# Given data
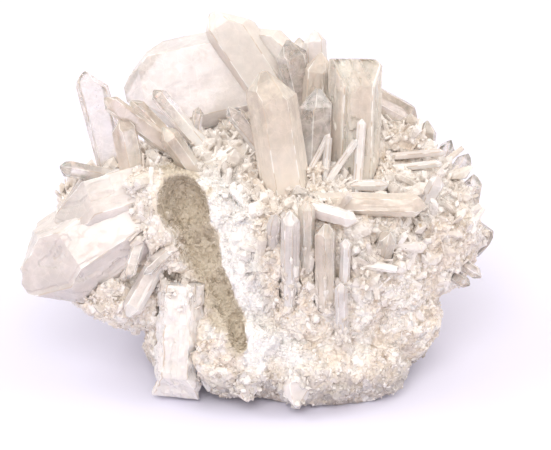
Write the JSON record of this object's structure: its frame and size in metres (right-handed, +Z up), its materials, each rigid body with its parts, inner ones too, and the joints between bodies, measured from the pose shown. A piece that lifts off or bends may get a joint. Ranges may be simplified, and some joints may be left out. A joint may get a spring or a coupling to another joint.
{
  "type": "quartz crystal cluster",
  "caption": "Hand-sized cluster of clear, milky and faintly smoky quartz points grown from a rough white and tan quartz matrix with one deep slanting cavity.",
  "frame": {"origin": "middle of the footprint, at the height of the surface that the cluster rests on", "axes": "+X along the longest side, towards the rounded end away from the large milky block; +Y to the back; +Z up. The open front face with the cavity looks along -Y"},
  "size_m": [0.1208, 0.0804, 0.0844],
  "materials": {
    "clear_quartz": "polished",
    "milky_quartz": "satin",
    "smoky_quartz": "polished",
    "matrix_quartz": "matte"
  },
  "bodies": {
    "root": {"tabular_crystal": "clear_quartz", "tabular_crystal_step": "clear_quartz", "back_plate_crystal": "milky_quartz", "back_crown_crystal": "clear_quartz", "back_crown_tip_crystal": "smoky_quartz", "frosted_crystal": "milky_quartz", "tower_crystal": "smoky_quartz", "tower_left_crystal": "smoky_quartz", "tower_front_crystal": "clear_quartz", "dark_tip_crystal": "smoky_quartz", "needle_crystal_1": "milky_quartz", "needle_crystal_2": "milky_quartz", "needle_crystal_3": "milky_quartz", "needle_crystal_4": "milky_quartz", "ledge_crystal_1": "clear_quartz", "ledge_crystal_2": "clear_quartz", "ledge_crystal_3": "clear_quartz", "ledge_crystal_4": "smoky_quartz", "ledge_crystal_5": "smoky_quartz", "ledge_crystal_6": "smoky_quartz", "ledge_crystal_7": "smoky_quartz", "window_crystal": "clear_quartz", "rim_crystal": "clear_quartz", "left_block_crystal": "milky_quartz", "left_shoulder_crystal": "milky_quartz", "left_nub_crystal": "milky_quartz", "recess_crystal_1": "clear_quartz", "recess_crystal_2": "clear_quartz", "recess_crystal_3": "milky_quartz", "foot_crystal": "milky_quartz", "foot_side_crystal": "milky_quartz", "base_crystal_1": "milky_quartz", "base_crystal_2": "milky_quartz", "end_crystal_1": "smoky_quartz", "end_crystal_2": "clear_quartz", "end_crystal_3": "clear_quartz", "end_crystal_4": "clear_quartz", "end_crystal_5": "clear_quartz", "end_crystal_6": "clear_quartz", "end_crystal_7": "smoky_quartz", "lean_crystal": "smoky_quartz", "shelf_crystal_1": "milky_quartz", "shelf_crystal_2": "milky_quartz", "shelf_crystal_3": "smoky_quartz", "shelf_crystal_4": "milky_quartz", "shelf_crystal_5": "milky_quartz", "wedge_crystal": "milky_quartz", "column_crystal_1": "milky_quartz", "column_crystal_2": "milky_quartz", "column_crystal_3": "smoky_quartz", "column_crystal_4": "smoky_quartz", "column_crystal_5": "milky_quartz", "column_crystal_6": "milky_quartz", "column_crystal_7": "smoky_quartz", "rear_crystal_1": "milky_quartz", "rear_crystal_2": "clear_quartz", "rear_crystal_3": "smoky_quartz", "quartz_matrix": "matrix_quartz"}
  },
  "joints": []
}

# Set task
Print the listing above in its entirety, with every line exact.

# The reply
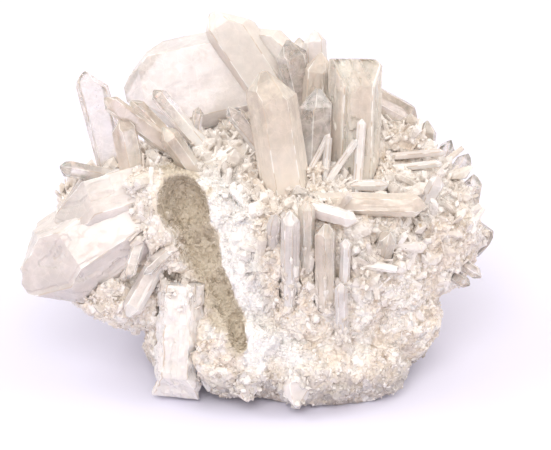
Write the JSON record of this object's structure: its frame and size in metres (right-handed, +Z up), its materials, each rigid body with its parts, inner ones too, and the joints between bodies, measured from the pose shown. A piece that lifts off or bends may get a joint. Ranges may be simplified, and some joints may be left out. A joint may get a spring or a coupling to another joint.
{
  "type": "quartz crystal cluster",
  "caption": "Hand-sized cluster of clear, milky and faintly smoky quartz points grown from a rough white and tan quartz matrix with one deep slanting cavity.",
  "frame": {"origin": "middle of the footprint, at the height of the surface that the cluster rests on", "axes": "+X along the longest side, towards the rounded end away from the large milky block; +Y to the back; +Z up. The open front face with the cavity looks along -Y"},
  "size_m": [0.1208, 0.0804, 0.0844],
  "materials": {
    "clear_quartz": "polished",
    "milky_quartz": "satin",
    "smoky_quartz": "polished",
    "matrix_quartz": "matte"
  },
  "bodies": {
    "root": {"tabular_crystal": "clear_quartz", "tabular_crystal_step": "clear_quartz", "back_plate_crystal": "milky_quartz", "back_crown_crystal": "clear_quartz", "back_crown_tip_crystal": "smoky_quartz", "frosted_crystal": "milky_quartz", "tower_crystal": "smoky_quartz", "tower_left_crystal": "smoky_quartz", "tower_front_crystal": "clear_quartz", "dark_tip_crystal": "smoky_quartz", "needle_crystal_1": "milky_quartz", "needle_crystal_2": "milky_quartz", "needle_crystal_3": "milky_quartz", "needle_crystal_4": "milky_quartz", "ledge_crystal_1": "clear_quartz", "ledge_crystal_2": "clear_quartz", "ledge_crystal_3": "clear_quartz", "ledge_crystal_4": "smoky_quartz", "ledge_crystal_5": "smoky_quartz", "ledge_crystal_6": "smoky_quartz", "ledge_crystal_7": "smoky_quartz", "window_crystal": "clear_quartz", "rim_crystal": "clear_quartz", "left_block_crystal": "milky_quartz", "left_shoulder_crystal": "milky_quartz", "left_nub_crystal": "milky_quartz", "recess_crystal_1": "clear_quartz", "recess_crystal_2": "clear_quartz", "recess_crystal_3": "milky_quartz", "foot_crystal": "milky_quartz", "foot_side_crystal": "milky_quartz", "base_crystal_1": "milky_quartz", "base_crystal_2": "milky_quartz", "end_crystal_1": "smoky_quartz", "end_crystal_2": "clear_quartz", "end_crystal_3": "clear_quartz", "end_crystal_4": "clear_quartz", "end_crystal_5": "clear_quartz", "end_crystal_6": "clear_quartz", "end_crystal_7": "smoky_quartz", "lean_crystal": "smoky_quartz", "shelf_crystal_1": "milky_quartz", "shelf_crystal_2": "milky_quartz", "shelf_crystal_3": "smoky_quartz", "shelf_crystal_4": "milky_quartz", "shelf_crystal_5": "milky_quartz", "wedge_crystal": "milky_quartz", "column_crystal_1": "milky_quartz", "column_crystal_2": "milky_quartz", "column_crystal_3": "smoky_quartz", "column_crystal_4": "smoky_quartz", "column_crystal_5": "milky_quartz", "column_crystal_6": "milky_quartz", "column_crystal_7": "smoky_quartz", "rear_crystal_1": "milky_quartz", "rear_crystal_2": "clear_quartz", "rear_crystal_3": "smoky_quartz", "quartz_matrix": "matrix_quartz"}
  },
  "joints": []
}